Competition. The theory is that by restricting spending, everybody has a shot.

A few more facts:

-From 1949 to 2010, the Lakers won the Western Conference 31 times and went on to collect 16 NBA titles.

-In 1957, the Boston Celtics got in on the act and won the Eastern Conference 21 times, winning 17 championships. (They beat the Lakers nine of the 12 times they met in the Finals.)

-By 1979, Montreal Canadians had won 22 Stanley Cups. Starting in 1980, the New York Islanders won four straight, at which point the Edmonton Oilers won five out of seven.

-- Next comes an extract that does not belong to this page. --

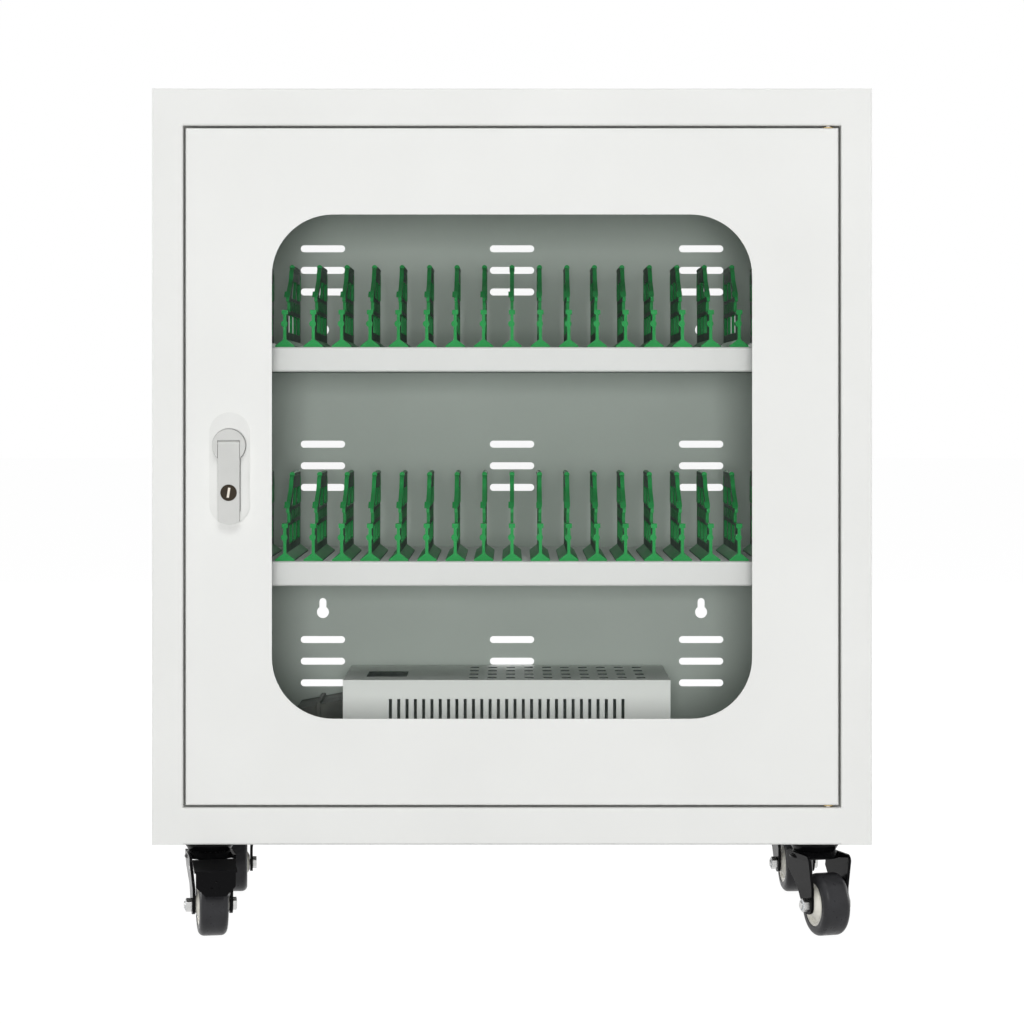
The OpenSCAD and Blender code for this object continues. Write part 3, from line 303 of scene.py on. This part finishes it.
# ---- Power box ------------------------------------------------------------------------------------
# A white folded cover, slotted at the front and on top, screwed at its sides to a zinc-plated base. On
# the base stands the supply board with its transformer, three capacitors and a finned heat sink.

# Painted light: the cover's white is set brighter than the body's to make up for the shade inside the
# cabinet.
power_box_coat_painted_light = powder_coat("Power box coat brightened as painted light", (0.91, 0.94, 0.90), (0.93, 0.96, 0.92))
cover_low, cover_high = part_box("power_box_cover")
# The top vents: the front row's distance from the front, half their depth in the solids, and half the
# depth that they get here.
DASH_FRONT = 22 * MM
DASH_ROWS = 4
DASH_ROW_PITCH = 33.5 * MM
DASH_HALF = 1.3 * MM
DASH_LONG_HALF = 5.0 * MM
DASH_FOUND = 0.02 * MM
# What counts as the top sheet and as a cut wall in it, clear of the cover's own edges.
TOP_ZONE = 3 * MM
CUT_HIGH, CUT_LOW = 0.05 * MM, 1.6 * MM
VENT_MARGIN = 11 * MM
UPRIGHT = 0.5


def long_dashes(mesh):
    """Draws the top vents out from front to back, each about its own middle."""
    for vert in mesh.verts:
        if vert.co.z < cover_high.z - TOP_ZONE:
            continue
        for row in range(DASH_ROWS):
            middle_y = cover_low.y + DASH_FRONT + row * DASH_ROW_PITCH
            off = vert.co.y - middle_y
            if abs(abs(off) - DASH_HALF) < DASH_FOUND:
                vert.co.y = middle_y + (DASH_LONG_HALF if off > 0 else -DASH_LONG_HALF)


power_cover = softened("power_box_cover", 0.35 * MM, power_box_coat_painted_light, "power_box_paint", shaped=long_dashes)
# Painted shade: the cut walls of the top vents are coloured near-black for the shade inside the openings.
vent_wall_painted_shade = new_finish("Vent wall painted shade", (0.035, 0.037, 0.035), 0.7, 0.4, gloss=0.15)
vary_roughness(vent_wall_painted_shade, grain(vent_wall_painted_shade, 600.0), 0.6, 0.8)


def in_top_vent(face):
    """True on the cut walls of the openings in the top sheet, clear of the cover's own edges, which get the
    painted shade.
    """
    in_sheet = CUT_HIGH < cover_high.z - face.center.z < CUT_LOW
    inside_x = cover_low.x + VENT_MARGIN < face.center.x < cover_high.x - VENT_MARGIN
    inside_y = cover_low.y + VENT_MARGIN < face.center.y < cover_high.y - VENT_MARGIN
    return in_sheet and inside_x and inside_y and abs(face.normal.z) < UPRIGHT


paint_faces(power_cover, vent_wall_painted_shade, in_top_vent)

zinc_sheet = new_finish("Zinc-plated sheet", (0.40, 0.42, 0.42), 0.42, 0.8)
vary_colour(zinc_sheet, grain(zinc_sheet, 160.0, 4.0), (0.34, 0.36, 0.36), (0.46, 0.48, 0.48))
vary_roughness(zinc_sheet, grain(zinc_sheet, 240.0), 0.3, 0.46)
dress(zinc_sheet, "power_box_base", "upper_hinge_bracket", "lower_hinge_bracket", "lock_cam")


def bright_metal(name, colour, rough):
    """A polished or plated metal with faint darker and duller flecks."""
    material = new_finish(name, colour, rough, 1.0)
    vary_colour(material, grain(material, 500.0, 3.0), tuple(0.85 * c for c in colour), colour)
    vary_roughness(material, grain(material, 900.0), rough - 0.05, rough + 0.08)
    return material


zinc_bright = bright_metal("Bright zinc", (0.66, 0.66, 0.65), 0.28)


# A screw head's height, and the cross on its crown, as shares of its radius.
DOME = 0.62
CROSS_LONG, CROSS_WIDE, CROSS_THICK, CROSS_RISE = 1.2, 0.24, 0.12, 0.575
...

-This largely overlapped a period when the NFC beat the AFC 15 out of 16 years in the Super Bowl, with five Super Bowls for San Francisco, three for Dallas, three for Washington and two for the New York Giants. (Meaning the NFC East won eight times more Super Bowls than the entire AFC.)

It can be debated why all these sports saw so little parity during these stretches, but one thing’s clear: It didn’t hurt them with fans. Indeed, they literally grew. (Particularly the NHL, which in 1966 still only had six teams compared to 31 today.)

“The obsession with competitive balance is massively overwrought,” Szymanski declares. “There are so many reasons to be interested other than competitive balance. There is no empirical evidence to show competitive balance increases interest in a league. If it really mattered, soccer would not have grown in Europe to the extent that it has.”

Quite simply, sports fans love to see:

-A dynasty in action.

-A dynasty being destroyed.

The New England Patriots have repeatedly demonstrated the charms of both.

The Appeal of the Pats

Since 2002, Brady and Coach Belichick have played in eight Super Bowls. These games included:

Super Bowl XXXVI: A late Brady drive and Adam Vinatieri field goal beat the fearsome St. Louis Rams. (The Greatest Show on Turf featured MVP Kurt Warner and were just two years removed from a Super Bowl title.)

Super Bowl XXXVIII: Another late Brady drive and Vinatieri kick to defeat the Panthers, establishing the first title wasn’t a fluke.

Super Bowl XLII: New England was on the verge of completing an undefeated season until a David Tyree miracle catch.

Super Bowl XLVI: New England was on the verge of avenging their loss to the Giants until a Mario Manningham miracle catch.

Super Bowl XLIX: Facing the defending Super Bowl champ Seattle Seahawks, Brady pulled off a rally for the ages in the fourth, complete with Jermaine Kearse’s miracle catch setting up Russell Wilson’s heartbreaking interception.

Super Bowl LI: Brady created a new standard for comebacks (and miracles) with this overtime victory against the Atlanta Falcons.

Super Bowl LII: Philadelphia finally got a Super Bowl, and it was made all the sweeter by knowing their backup QB held off reigning MVP Tom Brady.

Of the 10 greatest Super Bowls ever, it can be argued seven involved the Patriots.

Meanwhile, 12 NFL teams have never won a Super Bowl and four have never reached it.

Does anyone really want true parity, so we’ll finally get that Super Bowl showdown between the Jacksonville Jaguars and Detroit Lions?

When it comes to sports, there’s no shame in playing favorites. Indeed, it doesn’t even have to be competitive.

“Look at college football,” Szymanski says. “College football is unbelievably popular. And incredibly unequal. How unbalanced can you be?” (Alabama played a home game against Mercer during last year’s title run: The Tide rolled 56-0. Szymanski notes that Michigan’s Big House fills up for even the most severe mismatches, ones he describes as leaving “blood on the pitch by the end of the game.”)

Quite simply, sports let us feel like we’re witnessing greatness. In pursuit of that, we’ll gladly throw out competitive balance and parity. Szymanski believes the desire for this is so overwhelming that humanity may discard its very humanity: “Ever since they threw the Christians to the lions, people have liked unbalanced competition.”